I've built gajillions of these over the years (to where I finally abstracted the whole process to minimize what I had to write each time). Anyway, I learned two things:
a) make the first* step the definition of the user's account and password
b) store everything to the database as you go
* "First step" -- there's some legitimate gripes for making the very first step of a signup process require a name & password. Depending on how it is done, it can seem overly agressive. So, by all means take into account your application and your audience and use a warm up page, but generally, don't bother to start collecting loads of data until your user has committed to at least providing info to create an account. I generally ask for just the Name & Password and almost nothing else. If you need address & contact info, collect that later. That's the part that makes most people stop & think when it's the very first thing you ask for, so wait until they're further along the commitment process.

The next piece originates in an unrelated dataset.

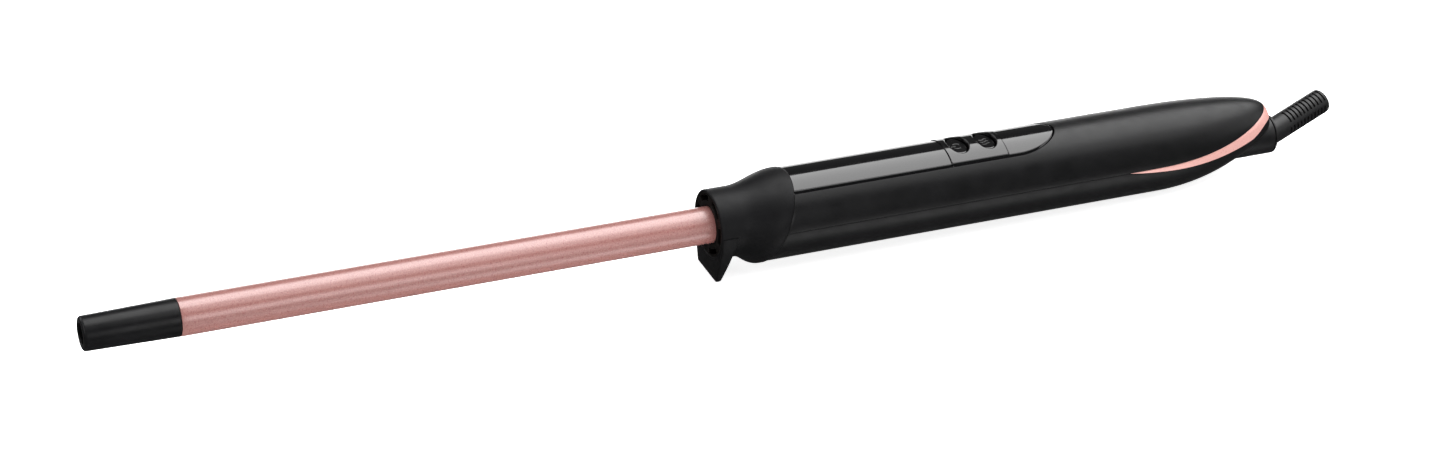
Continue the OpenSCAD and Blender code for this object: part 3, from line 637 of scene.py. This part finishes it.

Doing this allows your user to bail and come back later without losing anything.
It also enables your application to start storing to the database right away which is much easier to work with. You can send a welcome email right away with info on how to finish the process, and you can send a reminder or two if the signup is incomplete.
It also gives you valuable data to see where in the signup process that people stop. Then you can start to ask "why do 40% of people stop and never come back after I ask for their height & weight?"
So, how do you delete abandoned signups? Well, first, you need determine the criteria for abandoned. A user might legitimately come back two weeks later to finish after an interruption. You'll know those guidelines for your own application. You might want to allow yourself many weeks before you delete records so you can see if there's a window of time that people do come back. You mighht find that waiting 3 weeks catached 67% of abandoned users, but 6 weeks only 72%. So don't be in a hurry to erase incomplete signups because it's 4 hours old or something. There's a lot to be learned from incomplete data.